I have walked to Hell and back. It was a long and strenuous walk- it was even longer on my way back home. However, if it was not for that trip to that very dark place, I would not be in medical school learning how to save lives, writing to inspire others, and showing the utmost gratitude for the beauty that lies within our very own lives.

When I was a little girl, I was ashamed to say that my mother was alive but not well. My mother was mentally sick- a drug addict and a prostitute. I was ashamed that my mother was not mentally well. Now as a twenty-three-year-old woman, I am not ashamed of who my mother once was because my mother was a stranger to me- she was absent for my entire life. If I feel anything towards my once estranged mother, who is now deceased due to a drug overdose, it is hurt. Apart of my heart still aches- never having my own biological mother provide me love, protection and nurture. A larger part of myself hurts for her, the hard life she had once lived and that her mental illness took her life away from her too soon.

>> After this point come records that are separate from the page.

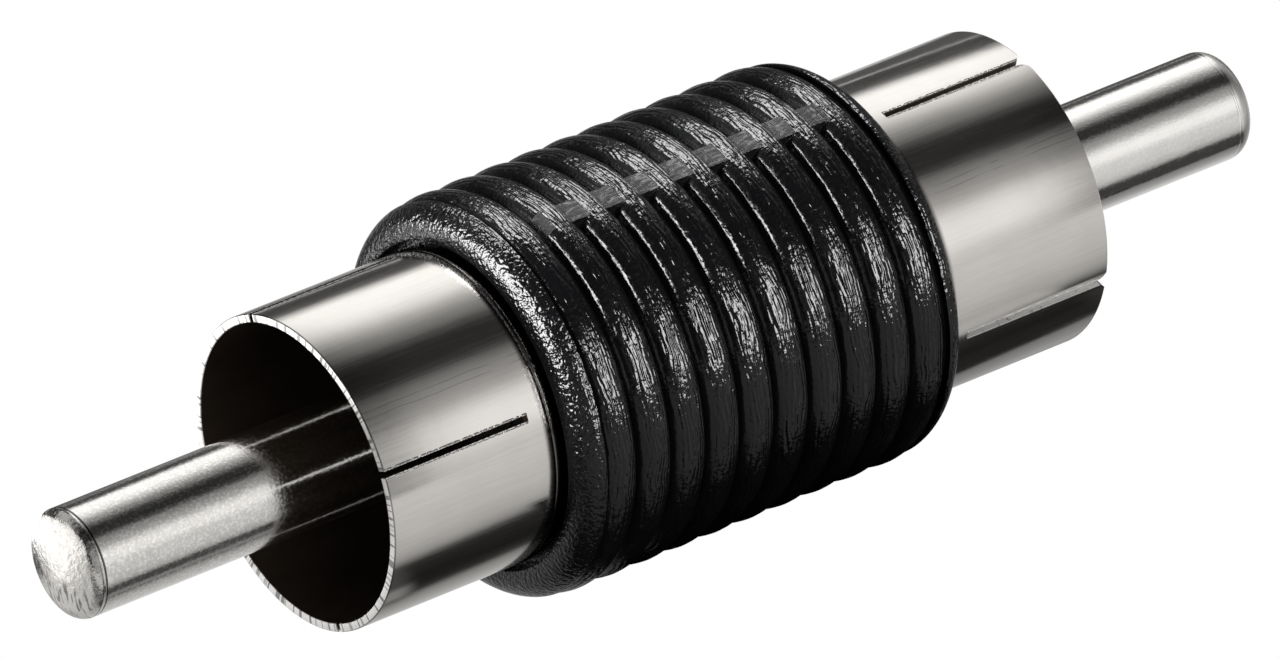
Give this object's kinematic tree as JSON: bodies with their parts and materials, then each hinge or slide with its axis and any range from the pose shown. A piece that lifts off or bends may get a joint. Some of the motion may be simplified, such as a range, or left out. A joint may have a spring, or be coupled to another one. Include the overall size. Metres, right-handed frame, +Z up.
{
  "type": "rca adapter",
  "caption": "Plug-to-plug phono coupler: a ribbed black grip with a slotted nickel shell and a solid centre pin at each end.",
  "frame": {"origin": "middle of the grip's length, on the adapter's axis", "axes": "+X along the axis towards the end with the shorter pin, +Z up as the picture shows the part"},
  "size_m": [0.0409, 0.0118, 0.0118],
  "materials": {
    "soft_plastic": "satin",
    "hard_plastic": "matte",
    "insulator_plastic": "satin",
    "nickel_plate": "polished",
    "tinned_copper": "satin",
    "solder": "satin"
  },
  "bodies": {
    "root": {"grip": "soft_plastic", "inner_mould": "hard_plastic", "shell_left": "nickel_plate", "shell_right": "nickel_plate", "insulator_left": "insulator_plastic", "insulator_right": "insulator_plastic", "pin_left": "nickel_plate", "pin_right": "nickel_plate", "centre_link": "tinned_copper", "earth_link": "tinned_copper", "solder_pin_left": "solder", "solder_pin_right": "solder", "solder_tag_left": "solder", "solder_tag_right": "solder"}
  },
  "joints": []
}
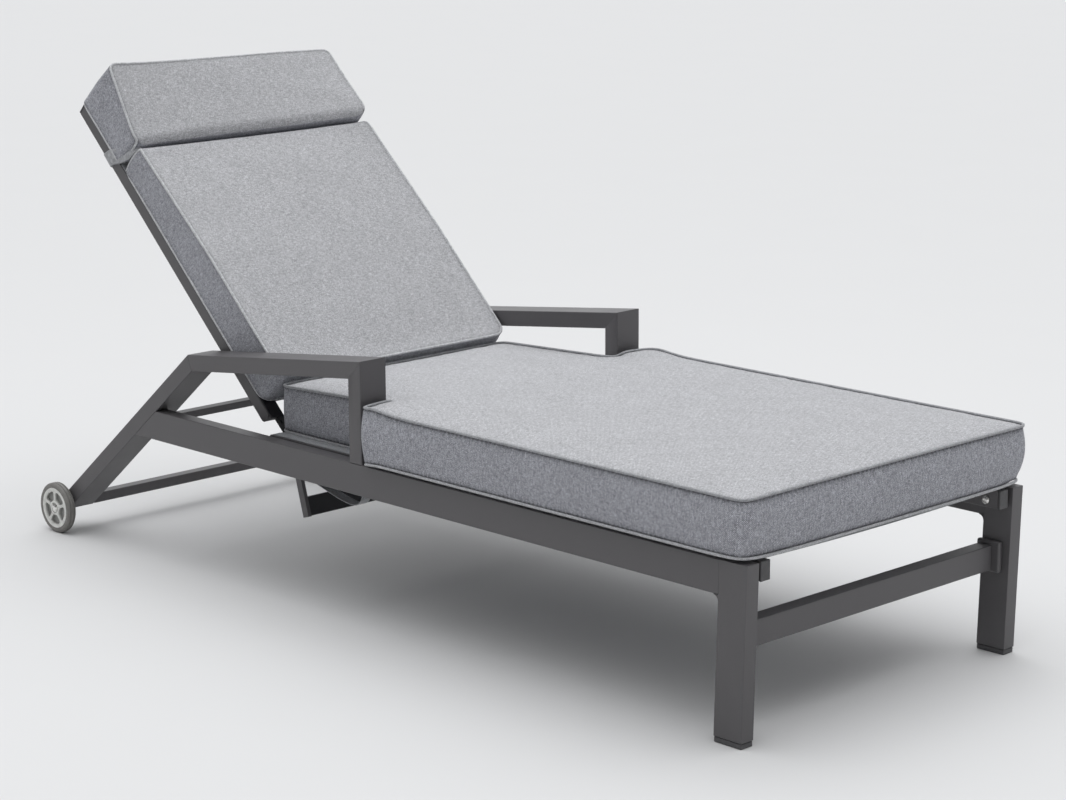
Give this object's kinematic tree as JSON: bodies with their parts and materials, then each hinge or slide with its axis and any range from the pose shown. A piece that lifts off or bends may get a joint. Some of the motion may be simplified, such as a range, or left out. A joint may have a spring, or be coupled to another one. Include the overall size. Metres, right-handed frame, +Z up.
{
  "type": "sun_lounger",
  "caption": "Reclining sun lounger: tubular frame with armrests and rear wheels, padded seat, back and head cushions",
  "frame": {"origin": "on the floor, under the middle of the bounding box", "axes": "+X to the foot end, +Z up, Y across the width"},
  "size_m": [1.938, 0.7686, 0.9619],
  "materials": {
    "grey_aluminium": "anthracite powder coat, fine satin",
    "black_steel": "black coated steel",
    "black_plastic": "moulded, matt",
    "sling_mesh": "woven coated sling",
    "cushion_fabric": "grey melange basket weave, piped seams",
    "strap_fabric": "flat woven strap",
    "grey_tyre": "matt grey, two grooves",
    "rim_plastic": "light grey moulded",
    "steel_bolt": "zinc plated"
  },
  "bodies": {
    "frame": {"front_leg_L": "grey_aluminium", "front_leg_R": "grey_aluminium", "front_foot_L": "black_plastic", "front_foot_R": "black_plastic", "side_rail_L": "grey_aluminium", "side_rail_R": "grey_aluminium", "arm_post_L": "grey_aluminium", "arm_post_R": "grey_aluminium", "armrest_L": "grey_aluminium", "armrest_R": "grey_aluminium", "rear_leg_L": "grey_aluminium", "rear_leg_R": "grey_aluminium", "front_crossbar": "grey_aluminium", "crossbar_socket_L": "grey_aluminium", "crossbar_socket_R": "grey_aluminium", "rear_lower_crossbar": "grey_aluminium", "rear_upper_crossbar": "grey_aluminium", "seat_rail_L": "grey_aluminium", "seat_rail_R": "grey_aluminium", "seat_rail_cap_L": "black_plastic", "seat_rail_cap_R": "black_plastic", "seat_bolt_L": "steel_bolt", "seat_bolt_R": "steel_bolt", "seat_crossbar_front": "grey_aluminium", "seat_crossbar_mid": "grey_aluminium", "seat_sling": "sling_mesh", "pivot_tube": "black_steel", "hinge_housing_L": "black_steel", "hinge_housing_R": "black_steel", "axle_boss_L": "black_steel", "axle_boss_R": "black_steel", "axle_bolt_L": "steel_bolt", "axle_bolt_R": "steel_bolt", "seat_cushion": "cushion_fabric", "seat_tie_strap": "strap_fabric"},
    "backrest": {"back_rail_L": "grey_aluminium", "back_rail_R": "grey_aluminium", "back_rail_cap_L": "black_plastic", "back_rail_cap_R": "black_plastic", "back_top_bar": "grey_aluminium", "back_mid_bar": "grey_aluminium", "back_low_bar": "grey_aluminium", "back_sling": "sling_mesh", "hinge_plate_L": "black_steel", "hinge_plate_R": "black_steel", "hinge_bolt_1_L": "black_steel", "hinge_bolt_1_R": "black_steel", "hinge_bolt_2_L": "black_steel", "hinge_bolt_2_R": "black_steel", "yoke_arm_L": "grey_aluminium", "yoke_arm_R": "grey_aluminium", "yoke_plate": "black_steel", "back_cushion": "cushion_fabric", "head_cushion": "cushion_fabric", "head_strap": "strap_fabric"},
    "wheel_L": {"wheel_tyre_L": "grey_tyre", "wheel_rim_L": "rim_plastic"},
    "wheel_R": {"wheel_tyre_R": "grey_tyre", "wheel_rim_R": "rim_plastic"}
  },
  "joints": [
    {"name": "recline", "type": "hinge", "parent": "frame", "child": "backrest", "pos_m": [-0.2775, 0, 0.279], "axis": [0, -1, 0], "range_deg": [-5, 42]},
    {"name": "wheel_spin_L", "type": "hinge", "parent": "frame", "child": "wheel_L", "pos_m": [-0.9175, -0.3735, 0.052], "axis": [0, 1, 0], "continuous": true},
    {"name": "wheel_spin_R", "type": "hinge", "parent": "frame", "child": "wheel_R", "pos_m": [-0.9175, 0.3735, 0.052], "axis": [0, 1, 0], "continuous": true}
  ]
}
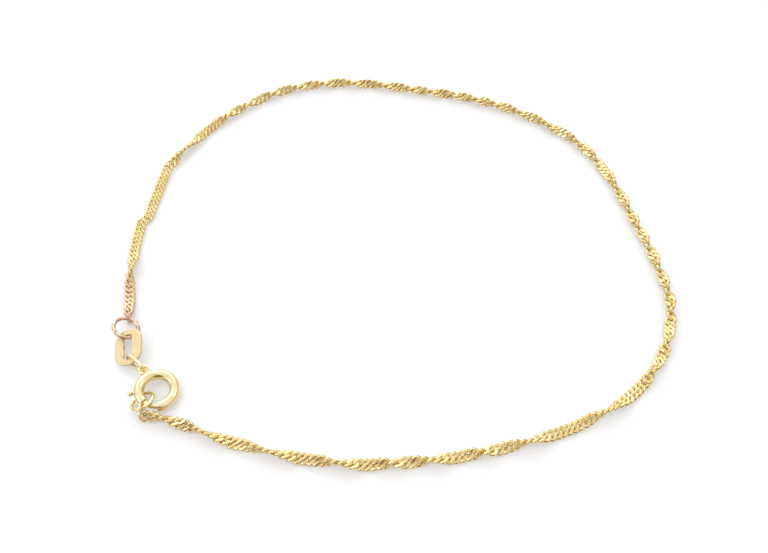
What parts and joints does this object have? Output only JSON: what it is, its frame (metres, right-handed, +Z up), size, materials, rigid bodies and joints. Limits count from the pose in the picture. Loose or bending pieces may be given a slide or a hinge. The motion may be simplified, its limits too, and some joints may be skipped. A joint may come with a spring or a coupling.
{
  "type": "chain bracelet",
  "caption": "Slim chain bracelet of twisted curb links lying in a loose oval, fastened by a small spring-ring clasp, with a flat slotted tag link beside it.",
  "frame": {"origin": "on the table under the middle of the bracelet's overall box, as it lies", "axes": "+Z up from the table, +X along the loop's longer way, away from the clasp, +Y to the loop's far side"},
  "size_m": [0.0679, 0.0598, 0.0021],
  "materials": {
    "gold": "polished yellow gold",
    "satin_gold": "finely brushed yellow gold",
    "tarnished_gold": "tarnished rose brown"
  },
  "bodies": {
    "bracelet": {"chain": "gold", "clasp_case": "gold", "connector_ring": "gold", "tag_link": "satin_gold", "jump_ring": "tarnished_gold", "end_ring": "gold", "jump_end_link_1": "tarnished_gold", "jump_end_link_2": "tarnished_gold", "clasp_end_link_1": "gold", "clasp_end_link_2": "gold", "clasp_end_link_3": "gold", "clasp_end_link_4": "gold"},
    "tongue": {"clasp_tongue": "gold"}
  },
  "joints": [
    {"name": "tongue_draw", "type": "hinge", "parent": "bracelet", "child": "tongue", "pos_m": [-0.027, -0.02083, 0.00086], "axis": [-0.1558, -0.0136, -0.9877], "range_deg": [0, 42], "stiffness_Nm_per_rad": 0.00001}
  ]
}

I grew up as a daughter that knew one thing about my the woman who was in labor for thirteen hours to give me life: she had never deserved the title of being called a mother, because being a mother is privilege, it is absolutely not a right. And as an adolescent now, yes, I am genetically connected to her, but being genetically connected to someone does not mean that they define any ounce of your being.

I had a fear as a child that I would one day become my mother. That fear was driven from what I knew of her, and as an innocent nine-year-old, I had grasped that she was not a good person. I believe that is why at nine-years-old, I was planning out my future as an adolescent for my very own rhymes and reasons- I wanted to be everything my mother wasn’t.

I had hit rock bottom several times in my early adolescent years. I believe that sometimes we have to break in order to truly find ourselves while simultaneously mending ourselves back together. I clearly remember each time my face hit the pavement and the main reason being: I let my mother’s wrong doings define me as a person- as her daughter. I was convinced that I was her- a woman filled with hurt, selfishness and hatred. I was convinced that my mother was apart of me, and if anything, it shook me, broke me and kicked me to the ground each time.

In life we are given the most beautiful gift: to learn. Whether it is learning how to tie our shoes, drive a car, write out a check, or to learn that we are the curators of our very own lives. Personally, it had taken me a very long time to come to this realization- I am my own person and that I have full ownership of my own being. I am not defined by anyone, especially by the woman who chose to give me life and found it in herself to change her mind after I her daughter left her arms after birth.

I have stumbled over one too many potholes on my walk to that very dark place. I had hurt others, failed the ones who did not deserve to be failed and with doing so, I had found that I was hurting myself just as much. I was in a pitch-black environment for a couple of years, but when I chose it was time to walk back home, I was absolutely determined to taking the very first step: letting go of the idea that I was not a replication of my mother. I was not the woman who had given birth to a child and found it in herself to abandon a new-born.

I hope sharing this piece of my life can enlighten those who are in the midst of trying to find themselves. Finding our most authentic selves does not happen over a time span of two years; finding ourselves takes our entire lifetime. However, never let anyone define who you are as a person. If we are given any choices in our lives, one choice is to choose be who we want to be. I have now taken pride in letting my deceased mother’s actions that she had made in her lifetime be hers and hers only.

As a nine-year-old-girl, I wanted to be anything other than my very own mother. As an adult now, I am who I want myself to be: kind, compassionate, sensitive, empathetic and a heart filled with overwhelming love. I chose those qualities for myself and you have the option to do so, too. Ginni Rometty once said, “Don’t let others define you. You define yourself.”